For the listing that follows, give again exactly the lines from the one with "The FreeCAD and" to the one with "bpy.context.scene.collection.objects.link(lamp)", including both.

++++ INPUT ++++

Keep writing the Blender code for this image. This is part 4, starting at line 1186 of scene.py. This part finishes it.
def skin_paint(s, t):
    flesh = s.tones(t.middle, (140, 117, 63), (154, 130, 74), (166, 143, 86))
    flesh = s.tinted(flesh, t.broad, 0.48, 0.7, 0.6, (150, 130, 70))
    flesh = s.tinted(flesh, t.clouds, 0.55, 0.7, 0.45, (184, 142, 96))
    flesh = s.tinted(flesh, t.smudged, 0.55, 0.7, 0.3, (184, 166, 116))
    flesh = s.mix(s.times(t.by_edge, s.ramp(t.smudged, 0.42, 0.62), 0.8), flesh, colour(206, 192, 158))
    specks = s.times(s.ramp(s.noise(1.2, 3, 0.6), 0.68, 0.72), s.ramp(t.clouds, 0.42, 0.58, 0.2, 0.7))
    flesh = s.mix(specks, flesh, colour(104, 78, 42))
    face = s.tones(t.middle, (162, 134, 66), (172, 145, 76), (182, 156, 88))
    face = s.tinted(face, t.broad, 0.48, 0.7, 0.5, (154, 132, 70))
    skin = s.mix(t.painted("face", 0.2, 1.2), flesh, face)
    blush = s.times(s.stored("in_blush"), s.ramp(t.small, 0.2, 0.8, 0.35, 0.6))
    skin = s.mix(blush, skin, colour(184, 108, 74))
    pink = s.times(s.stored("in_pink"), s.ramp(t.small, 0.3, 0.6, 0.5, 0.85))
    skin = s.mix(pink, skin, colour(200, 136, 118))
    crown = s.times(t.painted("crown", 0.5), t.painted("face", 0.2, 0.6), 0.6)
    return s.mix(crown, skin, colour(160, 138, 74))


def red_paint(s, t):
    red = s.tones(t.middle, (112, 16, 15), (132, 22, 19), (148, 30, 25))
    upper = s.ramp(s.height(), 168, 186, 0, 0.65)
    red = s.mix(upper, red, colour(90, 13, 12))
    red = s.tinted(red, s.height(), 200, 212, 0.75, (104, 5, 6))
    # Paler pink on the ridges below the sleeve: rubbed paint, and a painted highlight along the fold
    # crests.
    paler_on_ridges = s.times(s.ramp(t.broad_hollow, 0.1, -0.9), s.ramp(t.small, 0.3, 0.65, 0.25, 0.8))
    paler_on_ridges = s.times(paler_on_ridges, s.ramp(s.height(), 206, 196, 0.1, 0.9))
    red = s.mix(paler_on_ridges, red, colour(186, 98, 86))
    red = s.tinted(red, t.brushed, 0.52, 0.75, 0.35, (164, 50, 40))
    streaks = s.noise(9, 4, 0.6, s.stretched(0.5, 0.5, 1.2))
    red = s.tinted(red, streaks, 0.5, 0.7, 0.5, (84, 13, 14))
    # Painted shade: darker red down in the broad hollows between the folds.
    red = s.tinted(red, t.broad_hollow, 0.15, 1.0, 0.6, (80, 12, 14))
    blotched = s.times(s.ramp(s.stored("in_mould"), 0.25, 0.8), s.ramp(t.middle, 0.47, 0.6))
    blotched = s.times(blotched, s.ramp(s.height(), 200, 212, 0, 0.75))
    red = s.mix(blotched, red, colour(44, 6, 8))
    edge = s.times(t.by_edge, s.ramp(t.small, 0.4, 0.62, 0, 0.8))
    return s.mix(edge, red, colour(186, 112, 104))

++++
++++ INPUT ++++

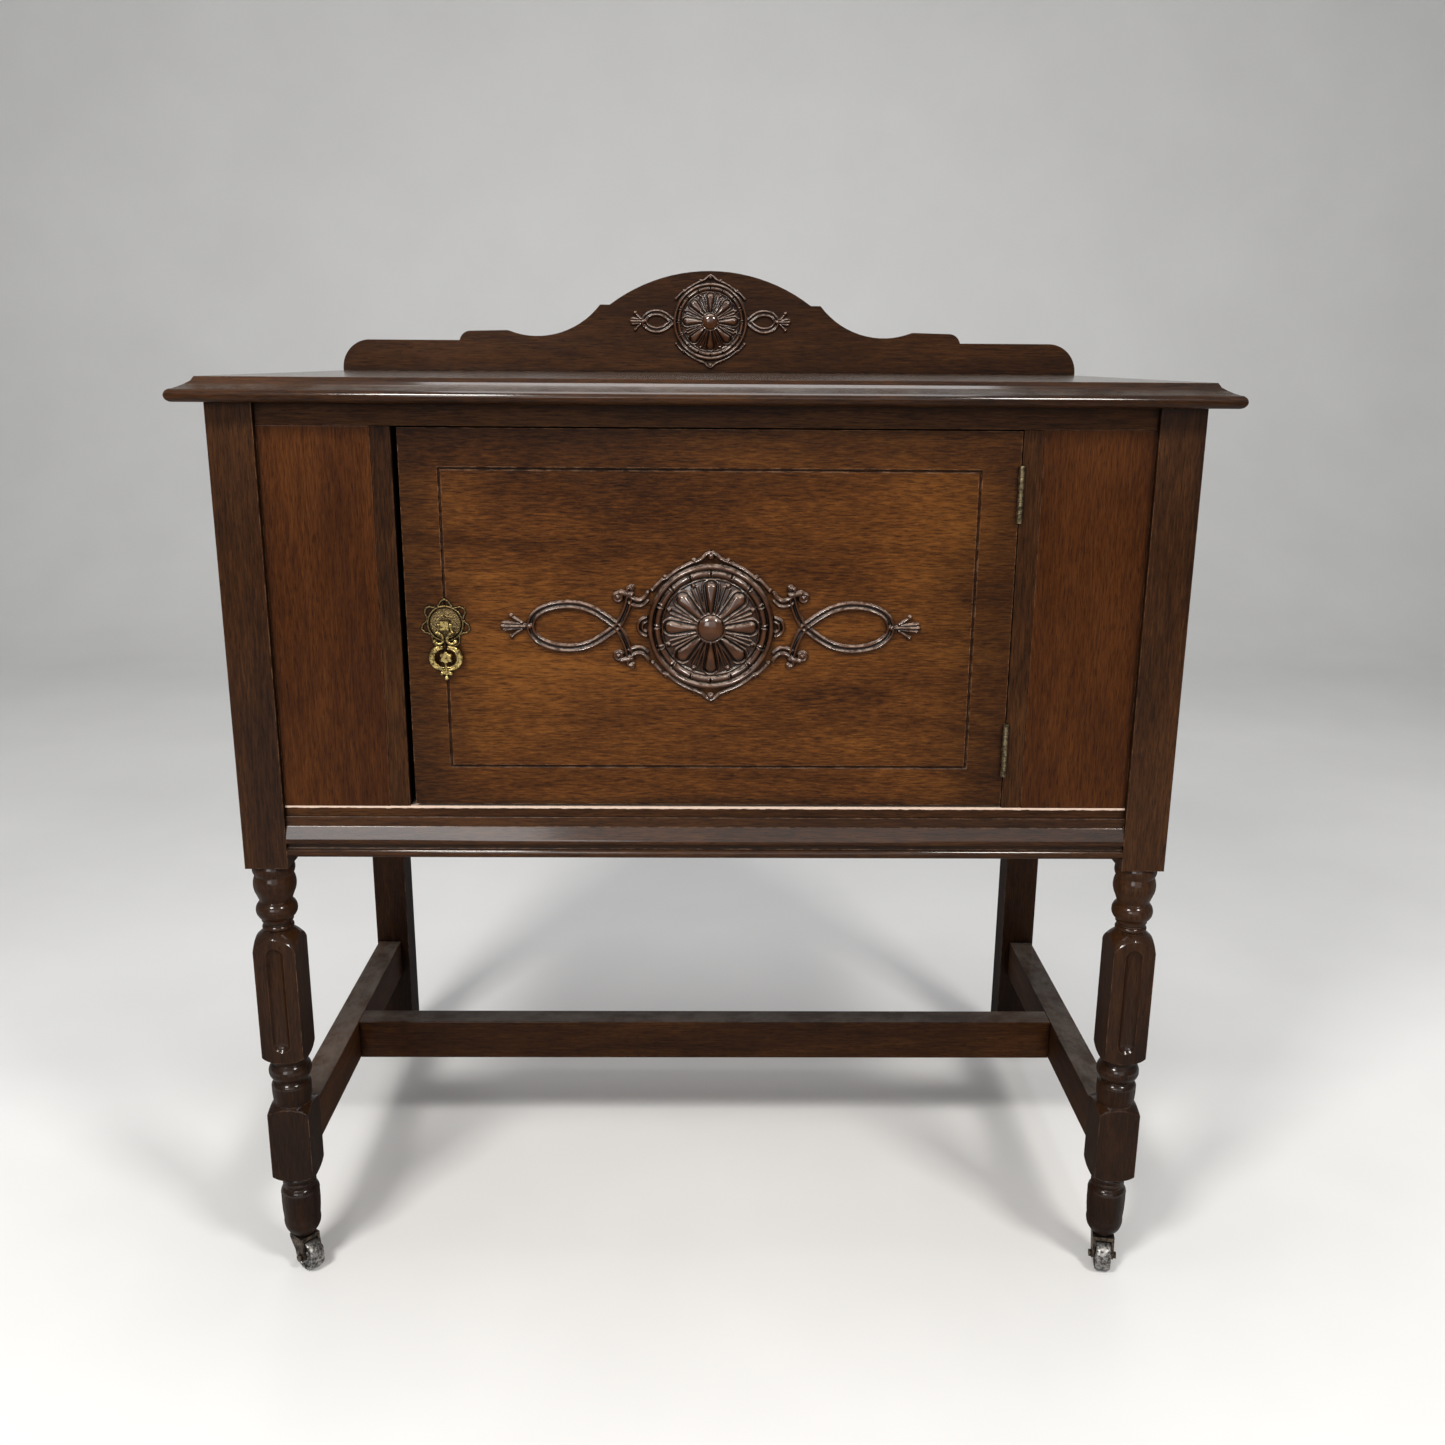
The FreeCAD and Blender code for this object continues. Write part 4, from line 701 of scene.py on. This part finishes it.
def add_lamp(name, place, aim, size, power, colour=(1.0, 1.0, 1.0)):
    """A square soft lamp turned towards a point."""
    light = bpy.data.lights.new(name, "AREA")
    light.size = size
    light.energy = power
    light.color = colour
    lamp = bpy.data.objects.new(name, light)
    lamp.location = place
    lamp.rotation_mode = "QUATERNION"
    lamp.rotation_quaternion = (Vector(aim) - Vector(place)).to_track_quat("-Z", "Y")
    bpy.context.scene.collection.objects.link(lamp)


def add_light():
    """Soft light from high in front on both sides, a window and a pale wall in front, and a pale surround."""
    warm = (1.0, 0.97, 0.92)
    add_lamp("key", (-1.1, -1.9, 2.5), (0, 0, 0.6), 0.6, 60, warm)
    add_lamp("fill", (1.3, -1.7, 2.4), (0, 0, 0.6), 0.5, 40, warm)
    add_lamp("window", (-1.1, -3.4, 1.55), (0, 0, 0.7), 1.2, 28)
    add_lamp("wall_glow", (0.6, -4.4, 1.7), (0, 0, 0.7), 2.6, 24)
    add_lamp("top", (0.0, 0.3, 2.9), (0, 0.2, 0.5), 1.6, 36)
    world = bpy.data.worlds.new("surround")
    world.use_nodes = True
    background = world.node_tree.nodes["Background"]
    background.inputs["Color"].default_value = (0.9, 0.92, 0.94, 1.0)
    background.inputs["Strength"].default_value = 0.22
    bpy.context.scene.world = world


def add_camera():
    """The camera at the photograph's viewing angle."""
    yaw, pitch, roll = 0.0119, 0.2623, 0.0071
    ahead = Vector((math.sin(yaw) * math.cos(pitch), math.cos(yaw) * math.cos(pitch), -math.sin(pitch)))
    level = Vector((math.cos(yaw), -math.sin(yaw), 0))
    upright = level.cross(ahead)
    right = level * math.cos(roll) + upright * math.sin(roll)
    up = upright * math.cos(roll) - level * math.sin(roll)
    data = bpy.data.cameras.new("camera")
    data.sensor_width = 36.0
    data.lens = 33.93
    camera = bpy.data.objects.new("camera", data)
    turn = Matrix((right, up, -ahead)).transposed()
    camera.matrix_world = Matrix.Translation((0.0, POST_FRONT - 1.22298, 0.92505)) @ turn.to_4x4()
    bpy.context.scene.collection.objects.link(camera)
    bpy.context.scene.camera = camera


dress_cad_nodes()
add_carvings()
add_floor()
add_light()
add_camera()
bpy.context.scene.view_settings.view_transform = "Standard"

++++

TASK RESPONSE =>
The FreeCAD and Blender code for this object continues. Write part 4, from line 701 of scene.py on. This part finishes it.
def add_lamp(name, place, aim, size, power, colour=(1.0, 1.0, 1.0)):
    """A square soft lamp turned towards a point."""
    light = bpy.data.lights.new(name, "AREA")
    light.size = size
    light.energy = power
    light.color = colour
    lamp = bpy.data.objects.new(name, light)
    lamp.location = place
    lamp.rotation_mode = "QUATERNION"
    lamp.rotation_quaternion = (Vector(aim) - Vector(place)).to_track_quat("-Z", "Y")
    bpy.context.scene.collection.objects.link(lamp)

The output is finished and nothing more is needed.